War Mahler ein populärer Komponist?

Nein, sperrige Monumentalsymphonien und orchestrale Liederwerke – das ist nicht der Stoff, der breiten Erfolg garantiert, zumal wenn man, zwischen Romantik und Moderne stehend, des Eklektizismus verdächtigt wird. So umstritten Gustav Mahler (1860–1911) als Komponist auch war, totschweigen ließ sich sein Werk weder zu seinen Lebzeiten noch nach seinem frühen Tod. Dirigenten wie Bruno Walter, Willem Mengelberg und Otto Klemperer pflegten sein Vermächtnis. Mahlers Zuversicht, seine Zeit werde noch kommen, sollte sich erst 50 Jahre nach seinem Tod erfüllen – dann aber mit einer Gewalt, die sich allem Modischen widersetzte.

Warum eroberte Mahlers Neunte die Konzertsäle?
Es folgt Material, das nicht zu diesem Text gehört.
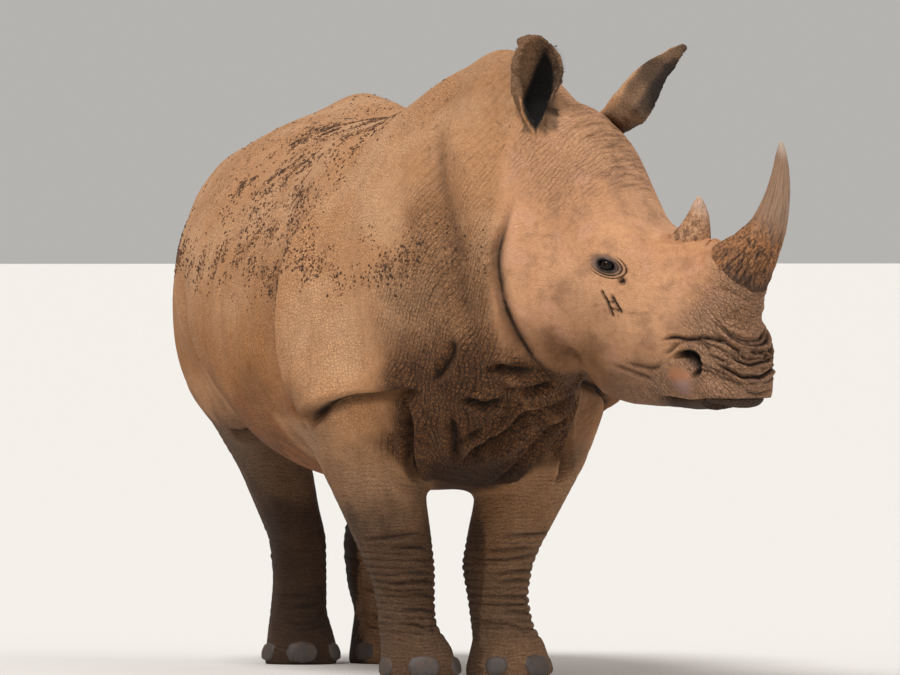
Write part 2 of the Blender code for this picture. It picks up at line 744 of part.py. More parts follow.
def main():
    clear_scene()
    shown = collection("white_rhinoceros")
    tools = collection("cutters", hidden=True)

    flesh = fused("trunk", flesh_parts(shown), VOXEL, SMOOTHING)
    relaxed(flesh, torso_share, RELAXING)
    swell(flesh, [(head_point(0.365, side * 0.150, -0.105), 0.026, -0.022) for side in (-1, 1)])
    thinned(flesh, lambda places: 1 - head_share(places), BODY_TRIANGLES)
    thinned(flesh, head_share, HEAD_TRIANGLES)
    floor = prism("below_floor", [(-3, -1), (3, -1), (3, 0), (-3, 0)], "Y", -2, 2, tools)
    boolean(flesh, floor, "DIFFERENCE")

    legs = {}
    for name in LEG_CUTS:
        legs[name] = parted(flesh, f"leg_{name}", lambda gap: leg_cutter(name, gap, tools), shown)
    head = parted(flesh, "head", lambda gap: head_cutter(gap, tools), shown)
    parted(head, "lower_jaw", lambda gap: jaw_cutter(gap, tools), shown)
    neck = parted(flesh, "neck", lambda gap: neck_cutter(gap, tools), shown)

    for name, x_foot, side, stations, turn in LEGS:
        foot = parted(legs[name], f"foot_{name}", lambda gap: foot_cutter(gap, tools), shown)
        for nail in nails(name, foot, x_foot, side, stations, turn, shown):
            cut_by(foot, nail, tools)

    for side, word in ((-1, "right"), (1, "left")):
        cut_by(head, eyeball(f"eye_{word}", side, shown), tools)
    cut_by(head, horn("horn_front", FRONT_HORN, shown, 14), tools)
    cut_by(head, horn("horn_rear", REAR_HORN, shown, 8), tools)
    for name in EARS:
        cup = ear(name, shown)
        cut_by(cup, head, tools)
        cut_by(cup, neck, tools)

    tail = hanging("tail", TAIL, shown, 14)
    cut_by(flesh, tail, tools)
    cut_by(tail, hanging("tail_tuft", TUFT, shown, 9), tools)

    for obj in shown.objects:
        largest_island(obj)
    painted(shown.objects)
    stood_on_floor(shown.objects)
    print(len(shown.objects), "pieces,", sum(triangles(obj) for obj in shown.objects), "triangles")


if __name__ == "__main__":
    main()
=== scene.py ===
# %% [markdown]
# # A white rhinoceros, standing still
#
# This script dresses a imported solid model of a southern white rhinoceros, life size, as a museum
# would show it. The solids give the true size, the stance and the outline. Here one skin is drawn
# over all the flesh, folds and wrinkles are pressed into it, and the eyes, the horns and the nails
# are made again with a finer surface. Everything is in metres: +X is the way the body faces, +Y is
# the animal's left and +Z is up.

# %% Load the solid model
import math

import bmesh
import bpy
import numpy as np
from mathutils import Matrix, Vector, noise
from mathutils.bvhtree import BVHTree
from mathutils.kdtree import KDTree


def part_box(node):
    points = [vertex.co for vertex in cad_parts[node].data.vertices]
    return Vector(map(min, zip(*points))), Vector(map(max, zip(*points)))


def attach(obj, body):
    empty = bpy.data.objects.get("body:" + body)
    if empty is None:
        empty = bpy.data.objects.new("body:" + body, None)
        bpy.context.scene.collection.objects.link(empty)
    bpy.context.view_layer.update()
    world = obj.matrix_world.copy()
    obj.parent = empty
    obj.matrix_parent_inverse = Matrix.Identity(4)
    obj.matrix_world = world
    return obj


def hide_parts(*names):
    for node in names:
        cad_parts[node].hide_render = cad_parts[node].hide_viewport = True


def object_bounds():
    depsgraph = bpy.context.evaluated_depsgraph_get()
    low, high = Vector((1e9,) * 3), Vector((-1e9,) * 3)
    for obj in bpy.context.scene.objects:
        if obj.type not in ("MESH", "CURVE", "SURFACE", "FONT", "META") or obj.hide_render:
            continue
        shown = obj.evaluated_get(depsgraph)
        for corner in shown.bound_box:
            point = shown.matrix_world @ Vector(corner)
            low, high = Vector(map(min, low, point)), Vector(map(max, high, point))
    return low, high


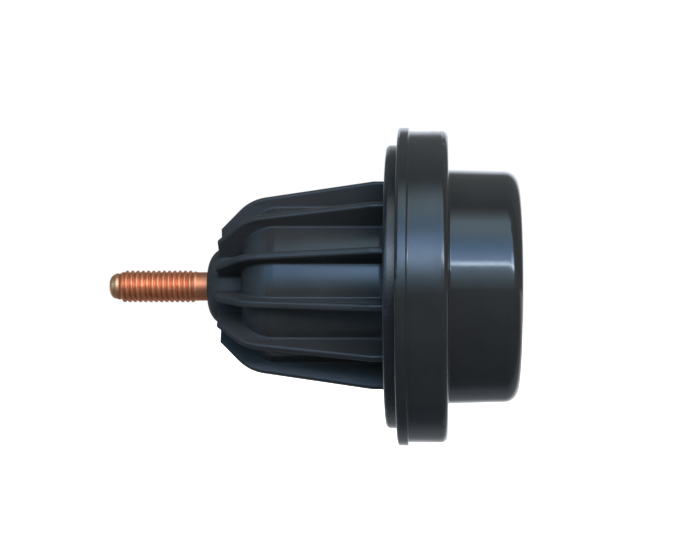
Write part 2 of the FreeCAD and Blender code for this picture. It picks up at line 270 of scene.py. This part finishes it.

Nicht zuletzt deshalb, weil die Visionen der Hoffnung und der Trauer, das Vexierrätsel der Natur, das Pandämonium des Schreckens und das Ringen um das Geheimnis des Todes sich als neue Hörerfahrungen entdecken lassen. Ein Musiker wird erkennbar, der in seiner Widersprüchlichkeit und inneren Zerrissenheit ein intuitives Sensorium für die Katastrophen des 20. Jahrhunderts entwickelte und daher mit seiner Kunst den Menschen am Ende des 20. Jahrhunderts näher steht als denen am Anfang. In seinem Schaffen wird die symphonische Traditionslinie erkennbar, die sich auf Beethoven als Ahnherrn beruft.

Welche Stellung nimmt die Neunte im Werk ein?

Mahlers Neunte, die in den Jahren 1909 bis 1910 entstand, zählt mit der Ersten, Fünften, Sechsten und Siebten zu den Instrumentalsymphonien, während die Vierte solistisch besetzt ist und die Nummern 2, 3 und 8 Chor und Solisten verwenden. Mit dem Verzicht auf das traditionelle Satzschema gibt der Komponist zu erkennen, dass ihm in dieser letzten vollendeten Symphonie nicht mehr an den herkömmlichen Steigerungseffekten gelegen ist, die in einer Apotheose kulminieren. Zwei langsame Sätze verklammern zwei scherzoartige Sätze. In epischer Breite »ist da etwas gesagt, was ich seit längerer Zeit auf den Lippen habe«, schrieb Mahler an Bruno Walter.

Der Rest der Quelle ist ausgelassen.